Problem statement ::
Pick every line from the data that holds the word "empty".

Data shown ::
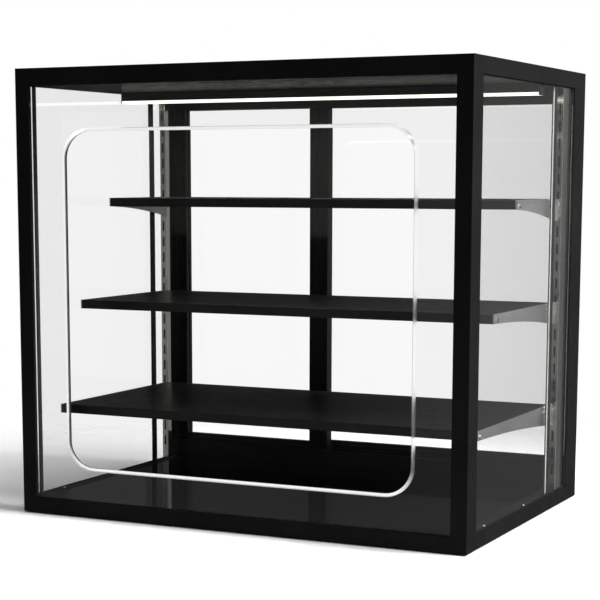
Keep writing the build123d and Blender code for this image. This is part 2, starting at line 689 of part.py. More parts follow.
# Power inlet: flange with countersunk screws, keyed cavity and three pins.
PIN_SEAT = PANEL_Y - 15.0
with BuildPart() as power_inlet:
    with BuildSketch(Plane.XZ.offset(-(PANEL_Y + 2.0))):
        with Locations((INLET_X, CONTROL_Z)):
            Rectangle(50.0, 23.0)
    extrude(amount=2.0)
    fillet(edges().filter_by(Axis.Y), radius=4.0)
    with BuildSketch(Plane.XZ.offset(-PANEL_Y)):
        with Locations((INLET_X, CONTROL_Z)):
            Rectangle(27.2, 19.8)
    extrude(amount=20.0)
    inlet_face = Plane(
        origin=(INLET_X, PANEL_Y + 2.0, CONTROL_Z), x_dir=(1, 0, 0), z_dir=(0, -1, 0)
    )
    with BuildSketch(inlet_face):
        with BuildLine():
            Polyline(
                (-12.1, -8.0),
                (12.1, -8.0),
                (12.1, 3.6),
                (7.7, 8.0),
                (-7.7, 8.0),
                (-12.1, 3.6),
                close=True,
            )
        make_face()
    extrude(amount=17.0, mode=Mode.SUBTRACT)
    for x in (INLET_X - 20.0, INLET_X + 20.0):
        with Locations(Location((x, PANEL_Y + 2.0, CONTROL_Z), (-90, 0, 0))):
            CounterSinkHole(radius=1.6, counter_sink_radius=3.4, depth=2.0, counter_sink_angle=90)
power_inlet.part.label = "power_inlet"
export_step(power_inlet.part, "parts/power_inlet.step")

with BuildPart() as inlet_pins:
    pins = [(INLET_X - 7.0, CONTROL_Z - 2.0), (INLET_X + 7.0, CONTROL_Z - 2.0), (INLET_X, CONTROL_Z + 2.0)]
    with BuildSketch(Plane.XZ.offset(-PIN_SEAT)):
        with Locations(*pins):
            Rectangle(2.0, 4.0)
    extrude(amount=-14.5)
    with BuildSketch(Plane.XZ.offset(-(PANEL_Y - 20.0))):
        with Locations(*pins):
            Rectangle(4.8, 0.8)
    extrude(amount=8.0)
inlet_pins.part.label = "inlet_pins"
export_step(inlet_pins.part, "parts/inlet_pins.step")

# Door tracks: extrusions with two lanes each. The upper lanes are deeper than the
# lower lips are high, so that a door lifts out.
TRACK_LENGTH = WIDTH - 20.0
LIPS = [SIDE_END, SIDE_END + LANE, SIDE_END + 2 * LANE]
with BuildPart() as lower_door_track:
    with BuildSketch(Plane.YZ.offset(LEFT + 10.0)):
        span(SIDE_END, TRACK_BACK, SILL_Z, TRACK_FLOOR)
        for lip_y in LIPS:
            span(lip_y, lip_y + WALL, TRACK_FLOOR, TRACK_LOW_TOP)
        for lip_y in LIPS[:2]:
            span(lip_y + WALL, lip_y + LANE, SILL_Z + 2.0, TRACK_FLOOR - 2.0, Mode.SUBTRACT)
    extrude(amount=TRACK_LENGTH)
lower_door_track.part.label = "lower_door_track"
export_step(lower_door_track.part, "parts/lower_door_track.step")

with BuildPart() as upper_door_track:
    with BuildSketch(Plane.YZ.offset(LEFT + 10.0)):
        span(SIDE_END, TRACK_BACK, HEAD_Z - WALL, HEAD_Z)
        for lip_y in LIPS:
            span(lip_y, lip_y + WALL, TRACK_HIGH_LOW, HEAD_Z)
    extrude(amount=TRACK_LENGTH)
    with BuildSketch(Plane.XY.offset(HEAD_Z)):
        with Locations(*TRACK_SCREWS):
            RegularPolygon(HOLE_RADIUS, SHANK_SIDES)
    extrude(amount=-WALL, mode=Mode.SUBTRACT)
upper_door_track.part.label = "upper_door_track"
export_step(upper_door_track.part, "parts/upper_door_track.step")

# Jambs at both ends of the tracks. All the way up they close the lane that no door fills
# there: the rear lane on the left, the front lane on the right. Blocks close the tracks.
FIN_Y = SIDE_END + LANE
with BuildPart() as door_jambs:
    with BuildSketch(Plane.XY.offset(SILL_Z)):
        span(LEFT + WALL, LEFT + 10.0, FIN_Y, TRACK_BACK)
        span(RIGHT - 10.0, RIGHT - WALL, PANE_BACK, FIN_Y + WALL)
    extrude(amount=HEAD_Z - SILL_Z)
    with BuildSketch(Plane.XY.offset(SILL_Z)):
        span(LEFT + WALL, LEFT + 10.0, PANE_BACK, TRACK_BACK)
        span(RIGHT - 10.0, RIGHT - WALL, PANE_BACK, TRACK_BACK)
    extrude(amount=TRACK_FLOOR - SILL_Z)
    with BuildSketch(Plane.XY.offset(HEAD_Z)):
        span(LEFT + WALL, LEFT + 10.0, PANE_BACK, TRACK_BACK)
        span(RIGHT - 10.0, RIGHT - WALL, PANE_BACK, TRACK_BACK)
    extrude(amount=-WALL)
door_jambs.part.label = "door_jambs"
export_step(door_jambs.part, "parts/door_jambs.step")


def door_stile(x0, y0, width):
    """Two extruded stiles: stepped front faces, glass grooves, a finger recess in the left."""
    glass_y = y0 + GLASS_STEP
    x1 = x0 + width - STILE_WIDTH
    with BuildPart() as stile:
        with BuildSketch(Plane.XY.offset(DOOR_LOW)):
            for edge in (x0, x1):
                span(edge, edge + STILE_WIDTH, y0, y0 + DOOR_DEPTH)
                span(edge + 19.5, edge + 35.5, y0, y0 + 1.2, Mode.SUBTRACT)
            span(x0 + 3.0, x0 + 28.0, y0 + 3.0, y0 + 13.0, Mode.SUBTRACT)
            span(x1 + 12.0, x1 + 37.0, y0 + 3.0, y0 + 13.0, Mode.SUBTRACT)
            span(x0 + GLASS_INSET, x1 + 9.0, glass_y, glass_y + DOOR_GLASS, Mode.SUBTRACT)
        extrude(amount=DOOR_HIGH - DOOR_LOW)
        with BuildSketch(Plane.XZ.offset(-(y0 + DOOR_DEPTH))):
            with Locations((x0 + 17.0, 420.0)):
                SlotOverall(240.0, 26.0, rotation=90)
        extrude(amount=8.0, taper=18, mode=Mode.SUBTRACT)
    return stile.part


def door_rail(x0, y0, width, bands, groove_low, groove_high):
    """Glazing rail of one or two bands (inset, low, high), with a groove for the glass."""
    glass_y = y0 + GLASS_STEP
    with BuildPart() as rail:
        with BuildSketch(Plane.YZ.offset(x0 + STILE_WIDTH)):
            for inset, low, high in bands:
                span(y0 + inset, y0 + DOOR_DEPTH - inset, low, high)
            span(glass_y, glass_y + DOOR_GLASS, groove_low, groove_high, Mode.SUBTRACT)
        extrude(amount=width - 2 * STILE_WIDTH)
    return rail.part


def door_glass(x0, y0, width):
    """Clear door pane, let into both stiles and both rails."""
    with BuildPart() as pane:
        with BuildSketch(Plane.XY.offset(GLASS_LOW)):
            span(
                x0 + GLASS_INSET,
                x0 + width - GLASS_INSET,
                y0 + GLASS_STEP,
                y0 + GLASS_STEP + DOOR_GLASS,
            )
        extrude(amount=GLASS_HIGH - GLASS_LOW)
    return pane.part


def door_glides(x0, y0, width):
    """Nylon shoes under the door and guide plates on top of it."""
    places = [(x0 + 32.0, y0 + 13.0), (x0 + width - 32.0, y0 + 13.0)]
    with BuildPart() as glides:
        with BuildSketch(Plane.XY.offset(TRACK_FLOOR + 0.1)):
            with Locations(*places):
                Rectangle(44.0, 29.4)
            chamfer(vertices(), length=2.0)
        extrude(amount=DOOR_LOW - TRACK_FLOOR - 0.1)
        with BuildSketch(Plane.XY.offset(DOOR_HIGH)):
            with Locations(*places):
                Rectangle(44.0, 29.4)
            chamfer(vertices(), length=2.0)
        extrude(amount=2.0)
    return glides.part


# Two closed doors of unequal width, whose stiles overlap where the doors meet. Their slim
# top rails run inside the upper track.
TOP_BANDS = [(2.0, TRACK_HIGH_LOW, DOOR_HIGH)]
BOTTOM_BANDS = [(2.0, DOOR_LOW, 74.0), (5.0, 74.0, 81.5)]
for door, (x0, y0, width) in DOORS.items():
    with BuildPart() as stile:
        add(door_stile(x0, y0, width))
    stile.part.label = f"{door}_stile"
    export_step(stile.part, f"parts/{door}_stile.step")

    with BuildPart() as top_rail:
        add(door_rail(x0, y0, width, TOP_BANDS, TRACK_HIGH_LOW, GLASS_HIGH))
    top_rail.part.label = f"{door}_top_rail"
    export_step(top_rail.part, f"parts/{door}_top_rail.step")

    with BuildPart() as bottom_rail:
        add(door_rail(x0, y0, width, BOTTOM_BANDS, GLASS_LOW, 81.5))
    bottom_rail.part.label = f"{door}_bottom_rail"
    export_step(bottom_rail.part, f"parts/{door}_bottom_rail.step")

    with BuildPart() as pane:
        add(door_glass(x0, y0, width))
    pane.part.label = f"{door}_glass"
    export_step(pane.part, f"parts/{door}_glass.step")

    with BuildPart() as glides:
        add(door_glides(x0, y0, width))
    glides.part.label = f"{door}_glides"
    export_step(glides.part, f"parts/{door}_glides.step")
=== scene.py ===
import json
import math

import bmesh
import bpy
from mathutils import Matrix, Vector


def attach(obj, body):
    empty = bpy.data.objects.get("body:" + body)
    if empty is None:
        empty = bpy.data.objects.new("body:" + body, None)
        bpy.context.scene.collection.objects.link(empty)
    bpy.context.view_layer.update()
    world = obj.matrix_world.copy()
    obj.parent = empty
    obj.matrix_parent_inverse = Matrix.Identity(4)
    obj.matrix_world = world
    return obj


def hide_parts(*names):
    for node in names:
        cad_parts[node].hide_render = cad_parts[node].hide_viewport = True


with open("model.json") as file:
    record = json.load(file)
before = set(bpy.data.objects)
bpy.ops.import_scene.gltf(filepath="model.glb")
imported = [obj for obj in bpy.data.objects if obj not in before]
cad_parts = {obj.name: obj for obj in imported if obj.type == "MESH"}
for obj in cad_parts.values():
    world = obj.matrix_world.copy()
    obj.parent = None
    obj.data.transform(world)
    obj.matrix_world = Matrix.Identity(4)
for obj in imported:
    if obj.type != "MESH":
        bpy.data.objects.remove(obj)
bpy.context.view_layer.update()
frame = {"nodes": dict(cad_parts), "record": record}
nodes = frame["nodes"]
scene = bpy.context.scene
scene.view_settings.view_transform = "Standard"

# Camera

# Fitted to the outer corners of the photographed case. The place is in metres, the angles are in
# degrees, the shift in widths of the sensor, and the sensor and the lens in millimetres.
CAMERA_PLACE = (1.4357, -3.0410, 0.6340)
CAMERA_TILT = 81.547
CAMERA_TURN = 26.365
CAMERA_SHIFT = (0.0437, 0.2268)
CAMERA_SENSOR = 36.0
CAMERA_LENS = 104.09

camera_data = bpy.data.cameras.new("camera")
camera_data.sensor_width = CAMERA_SENSOR
camera_data.lens = CAMERA_LENS
camera_data.shift_x, camera_data.shift_y = CAMERA_SHIFT
camera = bpy.data.objects.new("camera", camera_data)
camera.location = CAMERA_PLACE
camera.rotation_euler = (math.radians(CAMERA_TILT), 0.0, math.radians(CAMERA_TURN))
scene.collection.objects.link(camera)
scene.camera = camera


# Node helpers

# Noise scales are in cells per metre, bump depths and edge radii in metres.
class Tree:
    """A node tree, with short calls for the few kinds of node that are used here."""

    def __init__(self, tree):
        self.nodes = tree.nodes
        self.links = tree.links

    def add(self, kind, **settings):
        node = self.nodes.new(kind)
        for key, value in settings.items():
            setattr(node, key, value)
        return node

    def join(self, source, node, socket):
        """Set a socket to a number, or link an output to it."""
        if isinstance(source, float):
            node.inputs[socket].default_value = source
        else:
            self.links.new(source, node.inputs[socket])

    def compute(self, operation, first, second=None, clamp=False):
        node = self.add("ShaderNodeMath", operation=operation, use_clamp=clamp)
        self.join(first, node, 0)
        if second is not None:
            self.join(second, node, 1)
        return node.outputs["Value"]

    def parts(self, vector):
        """The outputs X, Y and Z of a vector."""
        node = self.add("ShaderNodeSeparateXYZ")
        self.join(vector, node, "Vector")
        return node.outputs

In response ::
    empty = bpy.data.objects.get("body:" + body)
    if empty is None:
        empty = bpy.data.objects.new("body:" + body, None)
        bpy.context.scene.collection.objects.link(empty)
    obj.parent = empty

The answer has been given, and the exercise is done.